Supplied entries
────────

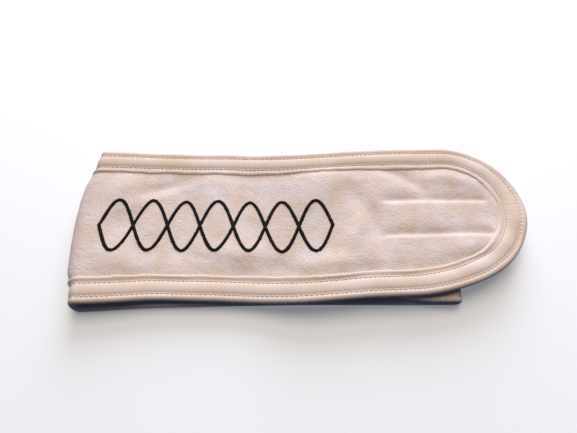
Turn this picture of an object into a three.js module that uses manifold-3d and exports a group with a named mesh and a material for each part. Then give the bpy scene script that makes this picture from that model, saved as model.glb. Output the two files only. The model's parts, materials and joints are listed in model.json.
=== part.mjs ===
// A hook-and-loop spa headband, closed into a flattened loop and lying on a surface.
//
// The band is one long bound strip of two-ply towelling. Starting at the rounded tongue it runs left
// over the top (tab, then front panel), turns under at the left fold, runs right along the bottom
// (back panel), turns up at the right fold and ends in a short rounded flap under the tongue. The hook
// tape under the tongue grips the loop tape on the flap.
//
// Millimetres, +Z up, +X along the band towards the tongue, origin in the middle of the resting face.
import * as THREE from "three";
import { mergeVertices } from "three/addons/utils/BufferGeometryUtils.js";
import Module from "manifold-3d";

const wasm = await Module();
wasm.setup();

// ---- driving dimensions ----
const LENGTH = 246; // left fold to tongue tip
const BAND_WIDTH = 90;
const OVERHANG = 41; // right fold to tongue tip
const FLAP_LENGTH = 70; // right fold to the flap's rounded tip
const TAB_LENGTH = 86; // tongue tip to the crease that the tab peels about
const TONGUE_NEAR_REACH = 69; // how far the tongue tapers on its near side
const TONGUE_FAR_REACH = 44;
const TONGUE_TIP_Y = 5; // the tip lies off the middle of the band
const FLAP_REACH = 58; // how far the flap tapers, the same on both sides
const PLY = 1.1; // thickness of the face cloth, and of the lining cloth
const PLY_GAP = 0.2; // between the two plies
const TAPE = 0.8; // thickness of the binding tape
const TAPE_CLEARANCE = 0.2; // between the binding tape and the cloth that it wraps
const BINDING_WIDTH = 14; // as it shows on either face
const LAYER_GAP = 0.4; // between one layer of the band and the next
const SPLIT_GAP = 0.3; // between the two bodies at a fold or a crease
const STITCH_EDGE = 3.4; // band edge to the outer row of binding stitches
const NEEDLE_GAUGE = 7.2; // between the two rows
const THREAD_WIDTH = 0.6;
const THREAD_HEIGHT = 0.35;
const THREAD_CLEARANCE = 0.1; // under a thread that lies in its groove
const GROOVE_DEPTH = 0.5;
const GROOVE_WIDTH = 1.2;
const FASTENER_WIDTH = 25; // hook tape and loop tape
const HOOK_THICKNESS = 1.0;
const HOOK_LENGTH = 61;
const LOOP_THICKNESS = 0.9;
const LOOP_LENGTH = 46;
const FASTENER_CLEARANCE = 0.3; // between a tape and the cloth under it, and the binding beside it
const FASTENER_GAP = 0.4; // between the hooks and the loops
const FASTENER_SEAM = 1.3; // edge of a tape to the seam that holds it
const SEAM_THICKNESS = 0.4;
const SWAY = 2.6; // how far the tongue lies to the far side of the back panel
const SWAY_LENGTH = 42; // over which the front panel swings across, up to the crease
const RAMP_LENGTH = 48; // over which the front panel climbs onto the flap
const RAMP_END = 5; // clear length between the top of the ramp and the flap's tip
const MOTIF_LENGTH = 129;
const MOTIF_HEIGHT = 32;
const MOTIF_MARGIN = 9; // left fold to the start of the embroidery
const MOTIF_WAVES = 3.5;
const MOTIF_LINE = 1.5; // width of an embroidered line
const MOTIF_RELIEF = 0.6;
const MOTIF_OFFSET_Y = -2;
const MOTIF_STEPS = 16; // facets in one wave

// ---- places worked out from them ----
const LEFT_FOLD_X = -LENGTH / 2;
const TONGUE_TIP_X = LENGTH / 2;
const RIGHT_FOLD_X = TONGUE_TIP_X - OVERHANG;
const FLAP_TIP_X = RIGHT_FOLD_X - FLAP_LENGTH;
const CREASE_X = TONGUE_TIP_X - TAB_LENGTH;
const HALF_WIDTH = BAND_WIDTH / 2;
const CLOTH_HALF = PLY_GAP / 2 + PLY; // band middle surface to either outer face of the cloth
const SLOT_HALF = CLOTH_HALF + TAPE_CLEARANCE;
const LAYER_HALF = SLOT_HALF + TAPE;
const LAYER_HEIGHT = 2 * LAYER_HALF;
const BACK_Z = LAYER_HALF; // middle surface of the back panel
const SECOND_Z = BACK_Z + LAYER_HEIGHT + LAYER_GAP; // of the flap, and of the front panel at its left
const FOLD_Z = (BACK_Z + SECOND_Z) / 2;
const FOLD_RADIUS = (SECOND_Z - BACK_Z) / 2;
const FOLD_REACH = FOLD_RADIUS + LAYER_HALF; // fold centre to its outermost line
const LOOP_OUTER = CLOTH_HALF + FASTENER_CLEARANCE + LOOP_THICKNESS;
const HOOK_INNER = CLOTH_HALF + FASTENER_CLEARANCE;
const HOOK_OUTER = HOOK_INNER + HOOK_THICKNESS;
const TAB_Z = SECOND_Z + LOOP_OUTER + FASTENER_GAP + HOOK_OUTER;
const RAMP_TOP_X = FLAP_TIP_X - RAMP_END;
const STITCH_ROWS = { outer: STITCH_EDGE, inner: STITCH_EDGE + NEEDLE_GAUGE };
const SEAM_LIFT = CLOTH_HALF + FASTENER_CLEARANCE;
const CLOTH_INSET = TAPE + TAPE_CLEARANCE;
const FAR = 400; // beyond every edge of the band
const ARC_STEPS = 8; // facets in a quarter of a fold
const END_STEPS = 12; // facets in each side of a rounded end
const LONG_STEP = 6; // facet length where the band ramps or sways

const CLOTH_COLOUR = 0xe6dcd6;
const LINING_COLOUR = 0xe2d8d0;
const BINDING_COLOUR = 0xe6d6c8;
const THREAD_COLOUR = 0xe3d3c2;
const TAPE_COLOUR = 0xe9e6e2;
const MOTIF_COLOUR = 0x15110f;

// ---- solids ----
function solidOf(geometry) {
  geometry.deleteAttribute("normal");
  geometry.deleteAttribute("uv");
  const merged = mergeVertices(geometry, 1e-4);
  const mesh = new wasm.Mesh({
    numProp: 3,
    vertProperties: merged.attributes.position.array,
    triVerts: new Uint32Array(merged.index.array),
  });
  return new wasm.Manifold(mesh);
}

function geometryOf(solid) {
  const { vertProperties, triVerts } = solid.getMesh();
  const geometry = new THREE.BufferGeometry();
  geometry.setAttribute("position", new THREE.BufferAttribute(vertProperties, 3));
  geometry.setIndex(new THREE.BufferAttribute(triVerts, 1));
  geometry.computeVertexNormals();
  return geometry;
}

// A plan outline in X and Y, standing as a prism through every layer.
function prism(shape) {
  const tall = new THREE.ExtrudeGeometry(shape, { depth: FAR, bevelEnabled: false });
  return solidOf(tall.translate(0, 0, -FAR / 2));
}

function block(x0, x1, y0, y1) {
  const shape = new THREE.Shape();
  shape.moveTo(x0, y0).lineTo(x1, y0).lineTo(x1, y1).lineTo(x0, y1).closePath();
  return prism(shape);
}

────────

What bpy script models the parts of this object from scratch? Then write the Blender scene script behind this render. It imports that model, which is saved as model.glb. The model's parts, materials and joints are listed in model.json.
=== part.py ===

────────

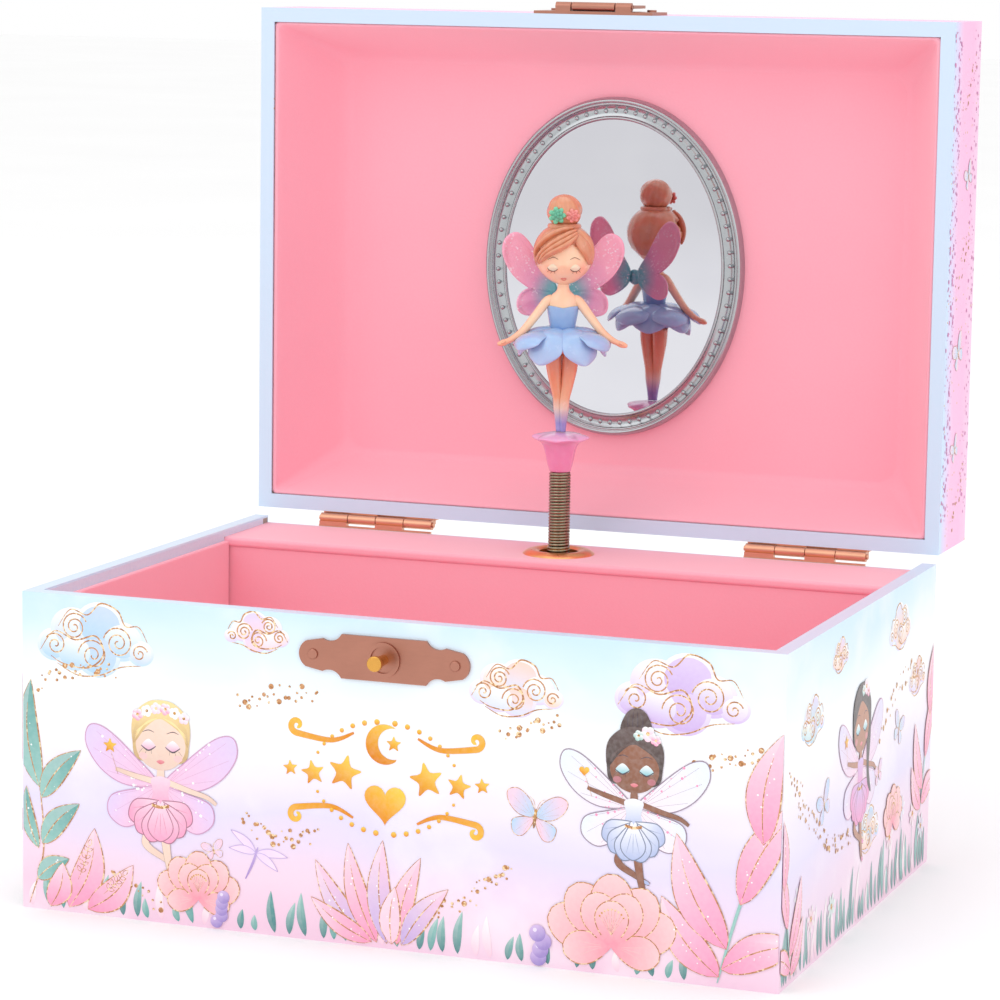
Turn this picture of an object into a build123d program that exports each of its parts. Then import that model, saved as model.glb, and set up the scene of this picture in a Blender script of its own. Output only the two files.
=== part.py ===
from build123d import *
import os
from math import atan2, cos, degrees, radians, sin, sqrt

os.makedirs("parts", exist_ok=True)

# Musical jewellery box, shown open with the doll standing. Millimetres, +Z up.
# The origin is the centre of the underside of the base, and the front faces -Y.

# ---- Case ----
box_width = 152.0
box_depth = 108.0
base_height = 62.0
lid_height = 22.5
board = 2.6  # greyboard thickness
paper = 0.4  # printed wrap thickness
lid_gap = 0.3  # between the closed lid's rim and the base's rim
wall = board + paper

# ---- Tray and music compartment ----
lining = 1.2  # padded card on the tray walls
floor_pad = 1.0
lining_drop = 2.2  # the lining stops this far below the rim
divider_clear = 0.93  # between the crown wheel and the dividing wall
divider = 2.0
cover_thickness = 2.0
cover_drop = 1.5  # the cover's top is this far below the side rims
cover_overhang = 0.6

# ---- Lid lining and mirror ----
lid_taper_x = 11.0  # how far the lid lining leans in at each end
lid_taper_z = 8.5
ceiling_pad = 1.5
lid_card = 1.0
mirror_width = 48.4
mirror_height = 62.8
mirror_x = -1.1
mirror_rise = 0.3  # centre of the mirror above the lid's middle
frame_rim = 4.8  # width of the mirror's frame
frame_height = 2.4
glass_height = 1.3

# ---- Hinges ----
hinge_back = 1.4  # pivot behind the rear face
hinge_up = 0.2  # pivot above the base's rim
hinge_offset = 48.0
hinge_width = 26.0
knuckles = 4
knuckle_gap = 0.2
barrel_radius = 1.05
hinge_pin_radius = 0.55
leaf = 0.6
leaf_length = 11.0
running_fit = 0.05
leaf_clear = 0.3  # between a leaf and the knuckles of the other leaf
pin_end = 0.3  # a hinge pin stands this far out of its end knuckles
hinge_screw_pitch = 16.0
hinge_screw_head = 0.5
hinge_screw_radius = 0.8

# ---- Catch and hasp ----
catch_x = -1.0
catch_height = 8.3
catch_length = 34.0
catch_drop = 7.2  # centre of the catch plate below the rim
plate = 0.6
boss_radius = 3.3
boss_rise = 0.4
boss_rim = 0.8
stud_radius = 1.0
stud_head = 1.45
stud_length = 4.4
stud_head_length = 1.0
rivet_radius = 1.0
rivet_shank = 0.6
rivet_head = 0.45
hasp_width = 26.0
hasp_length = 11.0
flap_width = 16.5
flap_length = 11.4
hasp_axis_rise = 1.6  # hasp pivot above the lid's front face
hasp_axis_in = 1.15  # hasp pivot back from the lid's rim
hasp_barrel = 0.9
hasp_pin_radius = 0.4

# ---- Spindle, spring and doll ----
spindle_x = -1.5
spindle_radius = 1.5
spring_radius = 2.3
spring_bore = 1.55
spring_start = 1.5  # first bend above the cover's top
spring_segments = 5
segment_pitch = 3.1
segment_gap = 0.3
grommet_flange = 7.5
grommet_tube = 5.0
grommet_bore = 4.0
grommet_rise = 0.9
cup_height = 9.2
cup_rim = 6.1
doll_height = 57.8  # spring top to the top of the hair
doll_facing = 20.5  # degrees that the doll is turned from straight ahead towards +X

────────

Print exactly the lines above from the one with "Turn this picture of an object into a build123d" to the one with "# The origin", including both.

Result of this task
Turn this picture of an object into a build123d program that exports each of its parts. Then import that model, saved as model.glb, and set up the scene of this picture in a Blender script of its own. Output only the two files.
=== part.py ===
from build123d import *
import os
from math import atan2, cos, degrees, radians, sin, sqrt

os.makedirs("parts", exist_ok=True)

# Musical jewellery box, shown open with the doll standing. Millimetres, +Z up.
# The origin is the centre of the underside of the base, and the front faces -Y.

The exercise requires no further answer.